*Records for the exercise*

________________________________________

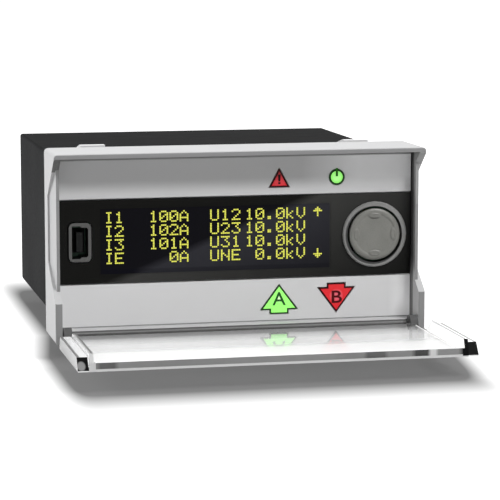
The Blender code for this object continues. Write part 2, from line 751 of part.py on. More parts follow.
def build_nav_cap():
    """Dished button cap with a hub that carries the gimbal."""
    front = PANEL - CAP_PROUD
    under = front + CAP_WEB
    skirt = front + CAP_SKIRT
    hub = PANEL + GIMBAL_BACK - CLEARANCE
    inner = CAP_RADIUS - CAP_WEB
    cap = turned("nav_cap", [(0.0, front + CAP_DISH), (CAP_RADIUS - CAP_RIM, front + CAP_DISH),
                             (CAP_RADIUS - CAP_RIM * 0.6, front), (CAP_RADIUS - CAP_RIM * 0.2, front),
                             (CAP_RADIUS, front + CAP_RIM * 0.2), (CAP_RADIUS, skirt), (inner, skirt),
                             (inner, under + CAP_DISH), (CAP_HUB_OUTER, under + CAP_DISH),
                             (CAP_HUB_OUTER, hub), (CAP_HUB_INNER, hub),
                             (CAP_HUB_INNER, under + CAP_DISH), (0.0, under + CAP_DISH)],
                 NAV_CENTRE, "cap_grey")
    half = TRUNNION_RADIUS + CLEARANCE
    cut(cap, box("cap_trunnion_slot", (NAV_X - half, NAV_X + half),
                 (PANEL + ROCK_SETBACK - half, hub + CLEARANCE),
                 (BAND_CENTRE - CAP_HUB_OUTER - half, BAND_CENTRE + CAP_HUB_OUTER + half)))
    set_origin(cap, (NAV_X, PANEL + ROCK_SETBACK, BAND_CENTRE))
    return cap


def build_nav_gimbal():
    """Ring that tilts on the plunger and carries the cap on two stub pins."""
    y = (PANEL + GIMBAL_FRONT, PANEL + GIMBAL_BACK)
    gimbal = rod("nav_gimbal", "Y", GIMBAL_OUTER, y, NAV_CENTRE, "dark_plastic", 24)
    reach = CAP_HUB_OUTER - CLEARANCE
    join(gimbal, rod("rock_trunnions", "Z", TRUNNION_RADIUS, (BAND_CENTRE - reach, BAND_CENTRE + reach),
                     (NAV_X, PANEL + ROCK_SETBACK), segments=12))
    half = TRUNNION_RADIUS + CLEARANCE
    cut(gimbal, rod("gimbal_bore", "Y", GIMBAL_INNER, (y[0] - CLEARANCE, y[1] + CLEARANCE), NAV_CENTRE,
                    segments=24),
        box("gimbal_slot", (NAV_X - GIMBAL_OUTER - half, NAV_X + GIMBAL_OUTER + half),
            (PANEL + TILT_SETBACK - half, y[1] + CLEARANCE), (BAND_CENTRE - half, BAND_CENTRE + half)))
    set_origin(gimbal, (NAV_X, PANEL + TILT_SETBACK, BAND_CENTRE))
    return gimbal


def build_nav_plunger():
    """Stem in the switch, with a head whose stub pins carry the gimbal."""
    head_front = PANEL + TILT_SETBACK - TRUNNION_RADIUS - CLEARANCE
    head_back = PANEL + TILT_SETBACK + TRUNNION_RADIUS + CLEARANCE / 2
    end = BOARD - CLEARANCE - PLUNGER_SEAT - NAV_TRAVEL
    plunger = turned("nav_plunger", [(0.0, head_front), (PLUNGER_HEAD, head_front),
                                     (PLUNGER_HEAD, head_back), (PLUNGER_STEM, head_back),
                                     (PLUNGER_STEM, end), (0.0, end)], NAV_CENTRE, "dark_plastic", 24)
    reach = GIMBAL_OUTER - CLEARANCE
    join(plunger, rod("tilt_trunnions", "X", TRUNNION_RADIUS, (NAV_X - reach, NAV_X + reach),
                      (PANEL + TILT_SETBACK, BAND_CENTRE), segments=12))
    return plunger


def build_nav_switch():
    """Switch body on the board, with a blind guide bore for the plunger."""
    back = BOARD - CLEARANCE
    y = (back - SWITCH_HEIGHT, back)
    half = SWITCH_SIZE / 2
    switch = box("nav_switch", *frame_around(half, half, y, NAV_CENTRE), "dark_plastic")
    floor = back - PLUNGER_SEAT + CLEARANCE
    cut(switch, rod("plunger_bore", "Y", PLUNGER_STEM + CLEARANCE, (y[0] - CLEARANCE, floor), NAV_CENTRE,
                    segments=24))
    round_edges(switch, CLEARANCE, 1)
    return switch


def build_front_board():
    """Circuit board screwed to the back of the web."""
    half_x = HOUSING_HALF_X - BOARD_MARGIN
    half_z = HOUSING_HALF_Z - BOARD_MARGIN
    board = box("front_board", *frame_around(half_x, half_z, (BOARD, BOARD_BACK)), "board_green")
    for side in (-1, 1):
        for end in (-1, 1):
            cut(board, board_screw_hole(side, end, "board_screw_hole", BOARD - CLEARANCE,
                                        BOARD_BACK + CLEARANCE))
    return board


def build_board_screws():
    head = BOARD_BACK + CLEARANCE
    number = 0
    for side in (-1, 1):
        for end in (-1, 1):
            number += 1
            turned("board_screw_%d" % number,
                   [(0.0, WEB + CLEARANCE), (SCREW_RADIUS, WEB + CLEARANCE), (SCREW_RADIUS, head),
                    (SCREW_HEAD_RADIUS, head), (SCREW_HEAD_RADIUS, head + SCREW_HEAD_HEIGHT),
                    (0.0, head + SCREW_HEAD_HEIGHT)],
                   board_screw_place(side, end), "steel", SMALL_ROUND)


def cover_screw_place(side, end):
    inset = BOSS_SIZE / 2
    return (side * (INSIDE_X - inset), end * (INSIDE_Z - inset))


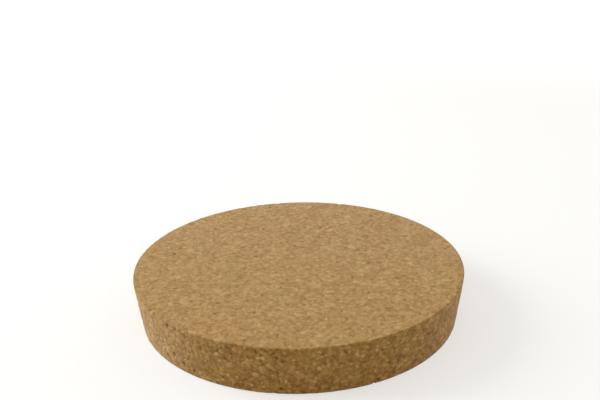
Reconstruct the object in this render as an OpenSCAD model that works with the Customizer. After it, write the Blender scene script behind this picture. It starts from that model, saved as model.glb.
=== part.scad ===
// Tapered stopper of agglomerated cork for a wide-mouthed jar.
// It is cut from one pressed block of cork granules, ground to a taper and
// sanded, so the whole part is a single solid turned about Z.
// +Z is up. The origin is the centre of the narrow face, which it stands on.

/* [Stopper] */
// Diameter of the wide upper face, measured to the sharp corner
top_d = 127; // [60:0.5:250]
// Diameter of the narrow lower face, measured to the sharp corner
base_d = 122; // [50:0.5:240]
// Thickness, from the lower face to the upper face
thickness = 19; // [8:0.5:50]

/* [Eased edges] */
// Radius that sanding leaves on the upper edge
top_edge_r = 0.4; // [0.2:0.1:3]
// Radius that sanding leaves on the lower edge, which leads into the jar
base_edge_r = 0.6; // [0.2:0.1:3]

/* [Hidden] */

$fn = 180;
// Steps in the arc of each eased edge
edge_steps = 6;

// Lean of the flank out of the vertical: positive when the upper face is wider
taper = atan2(top_d - base_d, 2 * thickness);

// Points of a fillet of radius r that rounds a corner of the turned profile.
// corner is the sharp corner; the profile arrives and leaves along the unit
// vectors given by the headings from_deg and to_deg, turning anticlockwise.
function fillet(corner, r, from_deg, to_deg) =
    let (
        turn = to_deg - from_deg,
        setback = r * tan(turn / 2),
        start = corner - setback * [cos(from_deg), sin(from_deg)],
        centre = start + r * [-sin(from_deg), cos(from_deg)]
    )
    [for (i = [0 : edge_steps])
        let (heading = from_deg + turn * i / edge_steps)
        centre + r * [sin(heading), -cos(heading)]];

// Half section of the stopper: out along the lower face, up the flank and
// back along the upper face to the axis.
function stopper_profile() =
    let (
        outward = 0,
        up_flank = 90 - taper,
        inward = 180
    )
    concat(
        [[0, 0]],
        fillet([base_d / 2, 0], base_edge_r, outward, up_flank),
        fillet([top_d / 2, thickness], top_edge_r, up_flank, inward),
        [[0, thickness]]
    );

// The stopper, turned in one piece.
module cork_stopper() {
    color("#b28d5c")
        rotate_extrude()
            polygon(stopper_profile());
}

cork_stopper();
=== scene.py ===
import math
from functools import partial

import bpy
import numpy as np
from mathutils import Matrix, Vector


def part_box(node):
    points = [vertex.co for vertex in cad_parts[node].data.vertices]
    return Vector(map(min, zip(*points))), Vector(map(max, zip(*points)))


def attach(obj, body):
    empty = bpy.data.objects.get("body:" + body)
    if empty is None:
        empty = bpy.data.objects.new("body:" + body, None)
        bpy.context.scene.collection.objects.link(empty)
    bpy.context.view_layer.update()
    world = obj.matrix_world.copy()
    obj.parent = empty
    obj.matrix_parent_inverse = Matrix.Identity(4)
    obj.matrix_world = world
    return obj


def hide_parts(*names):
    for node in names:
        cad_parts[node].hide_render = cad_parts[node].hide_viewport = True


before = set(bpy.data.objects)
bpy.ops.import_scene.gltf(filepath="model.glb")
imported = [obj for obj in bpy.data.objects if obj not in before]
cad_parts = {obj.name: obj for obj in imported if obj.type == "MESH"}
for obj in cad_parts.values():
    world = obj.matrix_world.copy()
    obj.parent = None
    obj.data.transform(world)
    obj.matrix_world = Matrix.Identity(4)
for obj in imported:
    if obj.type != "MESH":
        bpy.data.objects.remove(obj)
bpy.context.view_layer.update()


# ---------------------------------------------------------------- camera
# A small studio camera on a stand, 34 cm from the stopper and looking down
# on it at 22 degrees. It leans by about a degree, and the stopper sits low
# in the frame, with bare white above.
lens_mm = 54.0
camera_distance = 0.339
camera_pitch = math.radians(21.8)
camera_roll = math.radians(-1.22)
camera_aim = Vector((0.0011, 0.0, 0.0453))

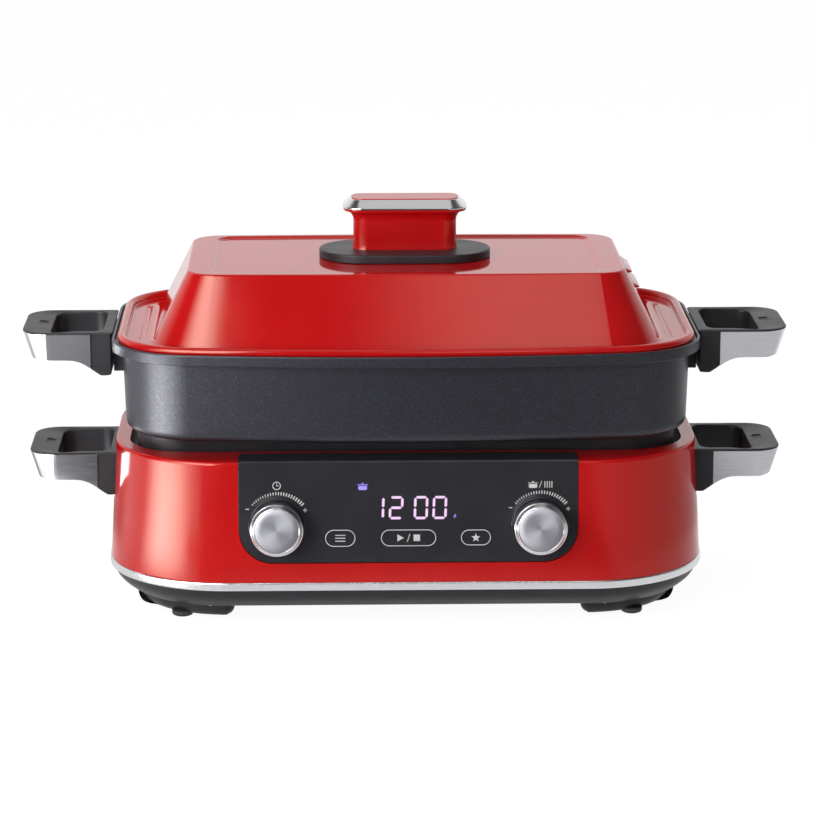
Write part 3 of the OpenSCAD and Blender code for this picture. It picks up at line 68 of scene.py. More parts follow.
# Sizes that the frame gives
SHELL_HI = box_mm("base_shell")[1]
BAND_LO, BAND_HI = box_mm("trim_band")
COLLAR_LO, COLLAR_HI = box_mm("collar")
PAN_LO, PAN_HI = box_mm("pan_body")
LID_LO, LID_HI = box_mm("lid_shell")
PLATE_LO, PLATE_HI = box_mm("knob_plate")
NECK_LO, NECK_HI = box_mm("knob_body")
RING_LO, RING_HI = box_mm("knob_ring")
CAP_LO, CAP_HI = box_mm("knob_cap")
PADS_LO, PADS_HI = box_mm("foot_pads")
PANEL_HI = box_mm("control_panel")[1]
MID_Y = (BAND_LO.y + BAND_HI.y) / 2

# Base: half sizes and corners of its top edge, how much wider it is at the foot, thicknesses, opening
# (half width, half depth, corner radius) with its turned-down edge, the band, and the tray below it
BASE_X = 191
BASE_Y = 103
BASE_CORNER = 74
FLARE = 4.5
SHELL_T = 3
RING_T = 2.6
EDGE_R = 2.4
OPENING = (181, 73, 36)
LIP_H = 9.5
SHELL_Z = BAND_HI.z
RING_Z = SHELL_HI.z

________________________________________

*Problem description*
The lines from the one containing "the flank and" to the one containing "bpy.context.scene.collection.objects.link(empty)", both included, are to be extracted exactly; give no other line.

*Correct result*
// Half section of the stopper: out along the lower face, up the flank and
// back along the upper face to the axis.
function stopper_profile() =
    let (
        outward = 0,
        up_flank = 90 - taper,
        inward = 180
    )
    concat(
        [[0, 0]],
        fillet([base_d / 2, 0], base_edge_r, outward, up_flank),
        fillet([top_d / 2, thickness], top_edge_r, up_flank, inward),
        [[0, thickness]]
    );

// The stopper, turned in one piece.
module cork_stopper() {
    color("#b28d5c")
        rotate_extrude()
            polygon(stopper_profile());
}

cork_stopper();
=== scene.py ===
import math
from functools import partial

import bpy
import numpy as np
from mathutils import Matrix, Vector


def part_box(node):
    points = [vertex.co for vertex in cad_parts[node].data.vertices]
    return Vector(map(min, zip(*points))), Vector(map(max, zip(*points)))


def attach(obj, body):
    empty = bpy.data.objects.get("body:" + body)
    if empty is None:
        empty = bpy.data.objects.new("body:" + body, None)
        bpy.context.scene.collection.objects.link(empty)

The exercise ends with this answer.